Lets get some index numbers for our columns for some future exploration.

In [7]:
for a, b, in enumerate(df.columns):
    print(a, b,)

0 id
1 imdb_id
2 popularity
3 budget
4 revenue
5 original_title
6 cast
7 homepage
8 director
9 tagline
10 keywords
11 overview
12 runtime
13 genres
14 production_companies
15 release_date
16 vote_count
17 vote_average
18 release_year
19 budget_adj
20 revenue_adj


### Data Cleaning

In this section we will work through the above problems and clean some of the data in order for us to explore better later.

Here we look for the total amount of duplicates:

In [8]:
sum(df.duplicated())

1

Since we see only 1 duplicate it is safe to assume we can thus get rid of it. We do this by using the drop_duplicates function

In [9]:
df.drop_duplicates(inplace=True)

Based on the output from df.info(), we need to convert the 'release_date' column into the datetime format

In [None]:
df['release_date'] = pd.to_datetime(df['release_date'])

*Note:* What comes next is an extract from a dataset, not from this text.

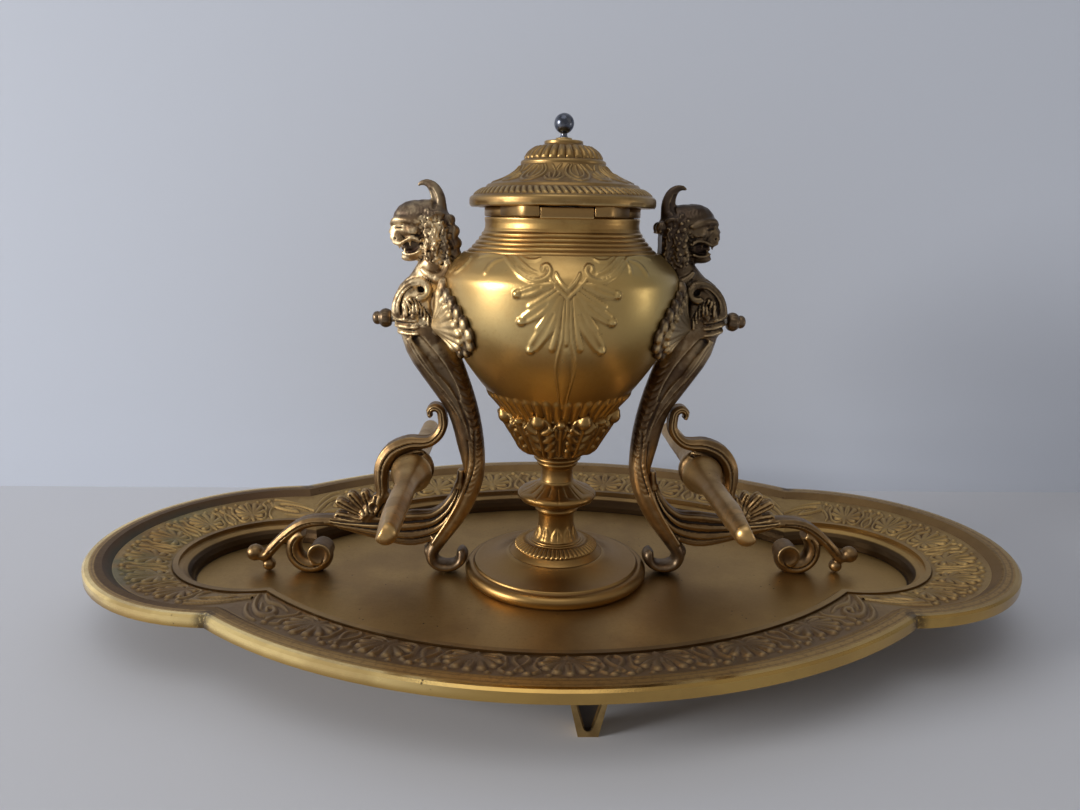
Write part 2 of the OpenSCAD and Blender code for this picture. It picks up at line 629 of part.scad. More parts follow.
// Breast, neck, lion's head with its open jaw, and the horn-like crest, leaning about the stud
module griffin_bust(lean) {
    translate([stud_pivot_x, 0, stud_z]) rotate([0, -lean, 0]) translate([-stud_pivot_x, 0, -stud_z]) {
        scroll(egg_line(7.6, stud_h + 2.8, 11.3, 8.8, 7.8, 93));
        scroll(smooth_line([[5.6, stud_h + 9, 7, 6.4], [3.6, stud_h + 14.7, 5.2, 5.2],
            [2, stud_h + 20, 5.2, 5.2], [1.9, stud_h + 26, 6.4, 6.2], [4, stud_h + 31.4, 6.4, 6], [8, stud_h + 33, 4.6, 4.6]], 3));
        scroll(egg_line(7.4, stud_h + 29.4, 9, 6.9, 6.6, 10));
        scroll(smooth_line([[8.5, stud_h + 27.5, 4.4, 5], [13, stud_h + 26.9, 3.6, 4.2],
            [16.4, stud_h + 25.9, 2.5, 3], [18.2, stud_h + 25.3, 1.2, 1.6]], 3));
        scroll(smooth_line([[6.2, stud_h + 21.8, 2.6, 3.8], [10.2, stud_h + 20.4, 1.9, 3],
            [13.3, stud_h + 19.9, 1.1, 2]], 3));
        scroll(smooth_line([[1.6, stud_h + 33.6, 3, 2.8], [2.6, stud_h + 37.6, 2.4, 2],
            [5, stud_h + 40.9, 1.5, 1.3], [7.6, stud_h + 41.2, 0.7, 0.6]], 3), sides = 8);
    }
}

// Shell fan that clasps the side of the urn, with a scalloped edge all round
module shell_fan() {
    top = stud_h + 14;
    low = stud_h - 10;
    line = [for (p = bowl_line()) let (z = calyx_z + p[1] - floor_h) if (z > low && z < top) p];
    reach = (belly_r + fan_t) * sin(fan_angle);
    intersection() {
        translate([0, 0, calyx_z]) rotate([0, 0, -fan_angle - 5]) rotate_extrude(angle = 2 * fan_angle + 10)
            polygon(concat([for (p = line) p - [1, 0]],
                [for (i = [len(line) - 1 : -1 : 0]) line[i] + [griffin_gap + fan_t, 0]]));
        translate([0, 0, stud_z + 2.2]) rotate([0, 90, 0]) linear_extrude(belly_r + fan_t + 5)
            polygon([for (i = [0 : 71]) let (a = 5 * i, r = 0.88 + 0.12 * abs(sin(6 * a)))
                [10.4 * r * cos(a), reach * r * sin(a)]]);
    }
}

// Everything that must stay clear of the urn is cut back by the urn's own form
module urn_clearance() {
    translate([0, 0, calyx_z]) rotate_extrude() polygon(concat([[0, 1.7]], bowl_line(griffin_gap),
        [[neck_r + 6.4 + griffin_gap, bowl_h + rings_h], [0, bowl_h + rings_h]]));
}

module griffin(lean) {
    difference() {
        union() {
            griffin_leg();
            griffin_bust(lean);
            shell_fan();
        }
        urn_clearance();
        translate([0, 0, stud_z]) rotate([0, 90, 0]) cylinder(r = stud_r + 0.05, h = 200, $fn = 32);
        translate([griffin_screw_x, 0, floor_h - 1])
            cylinder(r = screw_r + 0.05, h = 1 + screw_bite + 0.2, $fn = 32);
    }
}

module griffin_left() { color("saddlebrown") mirror([1, 0, 0]) griffin(lean_left); }

module griffin_right() { color("saddlebrown") griffin(lean_right); }

// ---- Tail castings ----

bar_x = belly_r + 10.8;
volute_x = 11.2;
tail_ring_x = 45;
tail_screw_x = belly_r + tail_ring_x;
fan_x = 29.5;

// Curled strap and the band of the volute, which springs from the tail; the boss that holds the bar;
// the leafy tail that arches over to its two balls, and the ring scroll that it stands on
module tail_form() {
    c = tail_depth;
    v = volute_r;
    scroll(smooth_line([[4.6, 53.8, 0.9, c - 0.8], [5, 55.8, 1, c - 0.4], [3.4, 57.3, 1.2, c],
        [1.3, 56.3, 1.3, c], [0.7, 53.6, 1.3, c], [0.7, 50.8, 1.3, c], [2.1, 48, 1.4, c], [4.6, 45.9, 1.5, c],
        [7.6, bar_h + v - 0.3, 1.7, c], [volute_x + 0.6, bar_h + v - 0.6, 1.9, c],
        [volute_x + 0.62 * v, bar_h + 0.7 * v, 2, c], [volute_x + 0.95 * v, bar_h + 0.22 * v, 2, c],
        [volute_x + v, bar_h - 0.3 * v, 1.8, c], [volute_x + 0.98 * v, bar_h - 0.8 * v, 1.5, c],
        [fan_x - 6, 22, 1.6, c], [fan_x - 4, 18, 2, c]], 3), sides = 8);
    translate([bar_x, 0, bar_z + 0.7]) rotate([90, 0, 0])
        cylinder(r = volute_r - 2.8, h = 2 * c - 1, center = true, $fn = 48);
    scroll(smooth_line([[-5.2, 36, 1.2, c - 1.2], [-4.8, 31.4, 1.5, c - 0.8], [-3.4, 26.4, 2, c - 0.4],
        [-0.4, 21.2, 3.2, c], [4, 17.4, 4.8, c], [11, 15.8, 6, c],
        [18, 15.8, 4.9, c], [25, 16.4, 3.5, c], [33, 17.4, 2.2, c], [40, 18.2, 1.7, c], [47, 17.2, 1.7, c],
        [53, 13.2, 1.7, c], [58.2, 8, 1.8, c - 0.6], [60.6, 5, 1.7, c - 1]], 3));
    scroll(turn_line(tail_ring_x, tail_ring_r, tail_ring_r - 2, tail_ring_r - 3.4, 60, -240, 2, 3.4, c, 24));
    scroll(smooth_line([[48.6, 17, 1.4, c], [50.6, 13.6, 1.6, c], [50.4, 10.4, 2, c]], 3), sides = 8);
    translate([belly_r + 64, 0, floor_h + 6.4]) sphere(r = tail_ball_r, $fn = 16);
    translate([belly_r + 59.6, 0, floor_h + 2.2]) sphere(r = 2.1, $fn = 14);
    translate([tail_screw_x, 0, floor_h]) cylinder(r = screw_head_r, h = 2, $fn = 32);
    translate([belly_r + fan_x, 1.6, floor_h + 19]) rotate([90, 0, 0]) linear_extrude(3.2) union() {
        for (a = [20 : 28 : 160]) rotate(a) translate([0, -1.6]) square([7.2, 3.2]);
        for (a = [20 : 28 : 160]) rotate(a) translate([7.2, 0]) circle(r = 1.7, $fn = 16);
    }
}

module tail() {
    difference() {
        tail_form();
        griffin_leg();
        translate([bar_x, 0, bar_z]) rotate([90, 0, 0])
            cylinder(r = bar_r + bar_gap, h = 40, center = true, $fn = 64);
        translate([tail_screw_x, 0, floor_h - 1])
            cylinder(r = screw_r + 0.05, h = 1 + screw_bite + 0.2, $fn = 32);
    }
}

module tail_left() { color("peru") mirror([1, 0, 0]) tail(); }

module tail_right() { color("peru") tail(); }

// ---- Pen bars ----

// Turned rod with rounded ends and two onion-shaped collars that grip the boss between them
module pen_bar(side) {
    half = bar_len / 2;
    seat = tail_depth - 0.5;
    round_l = 2.6;
    w = bar_collar_r - bar_r;
    collar = [[bar_r + w - 0.2, 0], [bar_r + w, 1], [bar_r + 0.85 * w, 2.4], [bar_r + 0.5 * w, 3.8],
        [bar_r + 0.2 * w, 5], [bar_r + 0.05 * w, 6.4], [bar_r, 8]];
    color("goldenrod") translate([side * bar_x, 0, bar_z]) rotate([90, 0, 0]) rotate_extrude($fn = 64)
        polygon(concat([[0, -half]],
            [for (a = [15 : 15 : 90]) [bar_r * sin(a), round_l - half - round_l * cos(a)]],
            [for (i = [6 : -1 : 0]) [collar[i][0], -seat - collar[i][1]]], [[bar_r, -seat], [bar_r, seat]],
            [for (p = collar) [p[0], seat + p[1]]],
            [for (a = [90 : -15 : 15]) [bar_r * sin(a), half - round_l + round_l * cos(a)]], [[0, half]]));
}

// ---- Studs, knobs and screws ----

knob_x = belly_r + 16.4;

// Rod from the nut inside the urn through the breast into the ball nut
module stud(side) {
    start = bowl_r_at(stud_z - stud_nut_r) - 7;
    color("gray") translate([side * start, 0, stud_z]) rotate([0, 90 * side, 0])
        cylinder(r = stud_r, h = knob_x + 2.6 - start, $fn = 32);
}

// Radius of the bowl's outer line at a height above the table
function bowl_r_at(z) = lookup(z - calyx_z, [for (p = bowl_line()) [p[1], p[0]]]);

stud_nut_r = 3;
stud_nut_h = 3.6;
stud_nut_gap = 0.3;

// The nuts sit inside the bowl against its wall, one behind each griffin
module stud_nuts() {
    wall_r = min(bowl_r_at(stud_z - stud_nut_r), bowl_r_at(stud_z + stud_nut_r)) - bowl_wall;
    nut_x = sqrt(wall_r * wall_r - stud_nut_r * stud_nut_r) - stud_nut_h - stud_nut_gap;
    color("dimgray") for (side = [-1, 1]) translate([side * nut_x, 0, stud_z]) rotate([0, 90 * side, 0])
        difference() {
            cylinder(r = stud_nut_r, h = stud_nut_h, $fn = 6);
            translate([0, 0, -1]) cylinder(r = stud_r, h = stud_nut_h + 2, $fn = 32);
        }
}

// Round nut with a rounded nub on a griffin's breast
module breast_knob(side) {
    r = knob_r;
    color("dimgray") translate([side * knob_x, 0, stud_z]) rotate([0, 90 * side, 0]) difference() {
        rotate_extrude($fn = 48) polygon([[0, 0], [r * 0.7, 0], [r * 0.93, 0.7], [r, 1.9], [r * 0.92, 3],
            [r * 0.74, 3.8], [r * 0.7, 4.6], [r * 0.6, 5.4], [r * 0.3, 6], [0, 6.1]]);
        translate([0, 0, -2]) cylinder(r = stud_r, h = 4.6, $fn = 32);
    }
}

// Cheese-head screws driven up through the tray's floor into the castings
module floor_screws(x) {
    color("gray") for (side = [-1, 1]) translate([side * x, 0, floor_h - tray_wall]) {
        translate([0, 0, -screw_head_h]) cylinder(r = screw_head_r, h = screw_head_h, $fn = 32);
        cylinder(r = screw_r, h = tray_wall + screw_bite, $fn = 32);
    }
}

module griffin_screws() { floor_screws(griffin_screw_x); }

module tail_screws() { floor_screws(tail_screw_x); }

tray();
foot(foot_places()[0]);  // foot_front
foot(foot_places()[1]);  // foot_back
foot(foot_places()[2]);  // foot_left
foot(foot_places()[3]);  // foot_right
base_dome();
beaded_collar();
lower_stem();
knop();
upper_stem();
calyx();
bowl();
neck();
hinge_pin();
lid();
finial();
finial_nut();
ink_liner();
tie_rod();
tie_rod_washer();
tie_rod_nut();
bowl_nut();
griffin_left();
griffin_right();
tail_left();
tail_right();
pen_bar(-1);  // pen_bar_left
pen_bar(1);  // pen_bar_right
stud(-1);  // stud_left
stud(1);  // stud_right
stud_nuts();
breast_knob(-1);  // breast_knob_left
breast_knob(1);  // breast_knob_right
griffin_screws();
tail_screws();
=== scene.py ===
import math
import bmesh
import bpy
import numpy as np
from mathutils import Matrix, Vector


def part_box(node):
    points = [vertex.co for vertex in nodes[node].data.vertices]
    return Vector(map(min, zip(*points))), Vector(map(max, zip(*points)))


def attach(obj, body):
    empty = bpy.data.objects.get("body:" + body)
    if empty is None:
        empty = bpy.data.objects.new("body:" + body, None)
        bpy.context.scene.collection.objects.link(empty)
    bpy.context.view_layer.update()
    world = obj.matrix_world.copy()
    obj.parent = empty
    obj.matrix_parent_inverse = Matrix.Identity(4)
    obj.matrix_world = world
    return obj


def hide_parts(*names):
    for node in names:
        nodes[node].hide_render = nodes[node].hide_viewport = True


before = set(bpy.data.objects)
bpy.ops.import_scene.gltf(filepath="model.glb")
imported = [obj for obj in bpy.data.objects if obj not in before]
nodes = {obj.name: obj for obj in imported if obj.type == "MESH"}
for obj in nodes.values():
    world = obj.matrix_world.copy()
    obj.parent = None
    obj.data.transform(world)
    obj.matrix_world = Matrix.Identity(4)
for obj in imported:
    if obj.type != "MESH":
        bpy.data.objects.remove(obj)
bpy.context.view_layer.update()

MM = 0.001

# ---- Tray -------------------------------------------------------------------------------------
# One cast and gilt dish of four lobes. The edge is turned bright, with a painted highlight where it
# faces the window; painted shade darkens the slope behind it, and the floor is worn to a dull olive
# gold with small black pits.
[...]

We also needed to adjust the budget and revenue fields to be more human readable

In [None]:
df['budget_adj'] = df.budget_adj.round(0).astype(int)

In [None]:
df['revenue_adj'] = df.revenue_adj.round(0).astype(int)

<a id='eda'></a>
## Exploratory Data Analysis

Here we are going to have a look at the dataset and glean some insights.

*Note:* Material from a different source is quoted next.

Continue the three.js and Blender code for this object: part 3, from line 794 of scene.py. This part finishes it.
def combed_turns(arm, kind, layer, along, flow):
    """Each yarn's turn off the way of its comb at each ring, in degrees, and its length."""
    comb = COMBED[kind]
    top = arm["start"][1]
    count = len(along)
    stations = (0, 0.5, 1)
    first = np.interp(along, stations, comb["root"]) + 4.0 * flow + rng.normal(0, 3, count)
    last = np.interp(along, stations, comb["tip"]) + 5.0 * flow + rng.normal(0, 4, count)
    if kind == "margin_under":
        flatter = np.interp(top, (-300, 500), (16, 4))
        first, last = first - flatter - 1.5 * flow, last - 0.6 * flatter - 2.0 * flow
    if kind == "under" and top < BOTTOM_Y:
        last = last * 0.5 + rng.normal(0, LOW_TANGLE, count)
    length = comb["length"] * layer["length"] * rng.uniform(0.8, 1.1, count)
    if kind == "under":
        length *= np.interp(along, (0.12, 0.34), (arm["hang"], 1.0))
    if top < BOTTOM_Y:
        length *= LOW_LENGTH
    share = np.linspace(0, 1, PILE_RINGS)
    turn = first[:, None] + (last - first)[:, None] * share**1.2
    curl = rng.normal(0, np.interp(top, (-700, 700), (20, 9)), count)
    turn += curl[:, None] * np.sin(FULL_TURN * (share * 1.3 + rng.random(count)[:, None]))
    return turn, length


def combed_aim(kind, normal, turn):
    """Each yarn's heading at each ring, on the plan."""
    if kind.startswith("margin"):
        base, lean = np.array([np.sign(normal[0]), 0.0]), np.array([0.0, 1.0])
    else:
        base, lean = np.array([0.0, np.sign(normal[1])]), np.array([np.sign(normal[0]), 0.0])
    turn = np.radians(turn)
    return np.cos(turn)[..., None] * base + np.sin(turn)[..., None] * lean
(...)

### What are the most popular movies of all time??

Lets plot a bar chart with the movies filtered by popularity and sorted by the top most popular movies

In [None]:
df_pop_topten = df.sort_values('popularity',ascending=False)[:10].plot(figsize=(12, 12), legend=False, x='original_title', y='popularity', kind='bar', title='Top Ten Movies Popularity')
df_pop_topten.set_xlabel("Movie Title")
df_pop_topten.set_ylabel("Popularity");

Lets see if there is any relationship between the vote average and movie popularity.

In [None]:
sns.lmplot(x='vote_average', y='popularity', data=df, fit_reg=True);

### What are the top ten grossing movies of all time?

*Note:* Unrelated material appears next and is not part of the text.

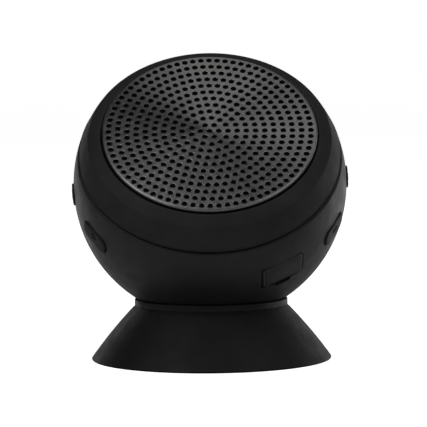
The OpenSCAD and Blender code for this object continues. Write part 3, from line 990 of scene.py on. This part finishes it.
def softbox(name, azimuth, elevation, size, power, distance=1.3):
    """A rectangular studio light that faces the ball; azimuth 0 is the front and 90 the right.

    Its size and distance are in metres and its power in watts.
    """
    light = bpy.data.lights.new(name, "AREA")
    light.shape = "RECTANGLE"
    light.size, light.size_y = size
    light.energy = power
    obj = bpy.data.objects.new(name, light)
    scene.collection.objects.link(obj)
    a, e = math.radians(azimuth), math.radians(elevation)
    towards = Vector((math.sin(a) * math.cos(e), -math.cos(a) * math.cos(e), math.sin(e)))
    obj.location = ball_centre + distance * towards
    obj.rotation_mode = "QUATERNION"
    obj.rotation_quaternion = (-towards).to_track_quat("-Z", "Y")
    obj.visible_camera = False


def make_lights():
    """A pale room: light off the floor, two high lights in front, side and ceiling lights."""
    world = bpy.data.worlds.new("studio")
    scene.world = world
    world.use_nodes = True
    world.node_tree.nodes["Background"].inputs["Color"].default_value = (1, 1, 1, 1)
    world.node_tree.nodes["Background"].inputs["Strength"].default_value = 0.02
    softbox("floor_bounce", 0, -90, (2.4, 2.4), 5.8, ball_centre.z - 0.5 * MM)
    softbox("left_key", -45, 40, (0.7, 0.6), 4)
    softbox("right_key", 45, 40, (0.7, 0.6), 2.4)
    softbox("left_rim", -150, 3, (0.5, 0.9), 1.4)
    softbox("right_rim", 150, 3, (0.5, 0.9), 1.3)
    softbox("right_side", 122, 3, (0.5, 0.9), 2.3)
    softbox("right_ceiling", 100, 60, (0.6, 0.6), 0.62)
    softbox("rear_ceiling", 180, 60, (0.6, 0.6), 0.56)
    softbox("front_ceiling", -40, 60, (0.8, 0.6), 0.2)


def make_camera():
    """A long lens a little above the ball's middle, turned by half a degree."""
    lens = bpy.data.cameras.new("camera")
    camera = bpy.data.objects.new("camera", lens)
    scene.collection.objects.link(camera)
    scene.camera = camera
    lens.sensor_width = 36
    lens.lens = 184.07
    distance = 16.02 * ball_r * MM
    elevation = math.radians(2.77)
    roll = math.radians(-0.53)
    aim_in_ball_radii = Vector((0.0232, 0, -0.2212))
    towards = Vector((0, -math.cos(elevation), math.sin(elevation)))
    camera.location = ball_centre + distance * towards
    aim = ball_centre + aim_in_ball_radii * ball_r * MM
    look = (aim - camera.location).to_track_quat("-Z", "Y")
    camera.rotation_mode = "QUATERNION"
    camera.rotation_quaternion = look @ Matrix.Rotation(roll, 3, "Z").to_quaternion()
    scene.view_settings.view_transform = "Standard"


make_camera()
make_lights()
make_stage()
dress_cad_nodes()
make_cup()
make_collar()
make_front_shell()
make_rear_shell()
make_grille()
for button, kind in BUTTONS.items():
    make_button(button, kind)
make_port_cover()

Lets plot another bar chart looking for the top grossing movies of all time, here we sort by revenue and filter on movie name. We are using the revenue_adjusted field to better depict movies that were made many years ago.

In [None]:
df_rev_topten = df.sort_values('revenue_adj',ascending=False)[:10].plot(figsize=(12, 12), legend=False, x='original_title', y='revenue_adj', kind='bar', title='Top Ten Movies by Revenue')
df_rev_topten.set_xlabel("Movie Title")
df_rev_topten.set_ylabel("Revenue(Billions $)");
#df_rev_topten.head(100)

Do we have any correlation with Popularity and Revenue? (It seems like a dumb question but lets see what the data says).

In [None]:
sns.lmplot(x='revenue_adj', y='popularity', data=df, fit_reg=True);

How does budget and revenue correlate?

In [None]:
sns.lmplot(x='revenue_adj', y='budget_adj', data=df, fit_reg=True);

### What is the average amount of releases per year for the last 20 years?

In [None]:
df['release_year'].value_counts()[:20].mean()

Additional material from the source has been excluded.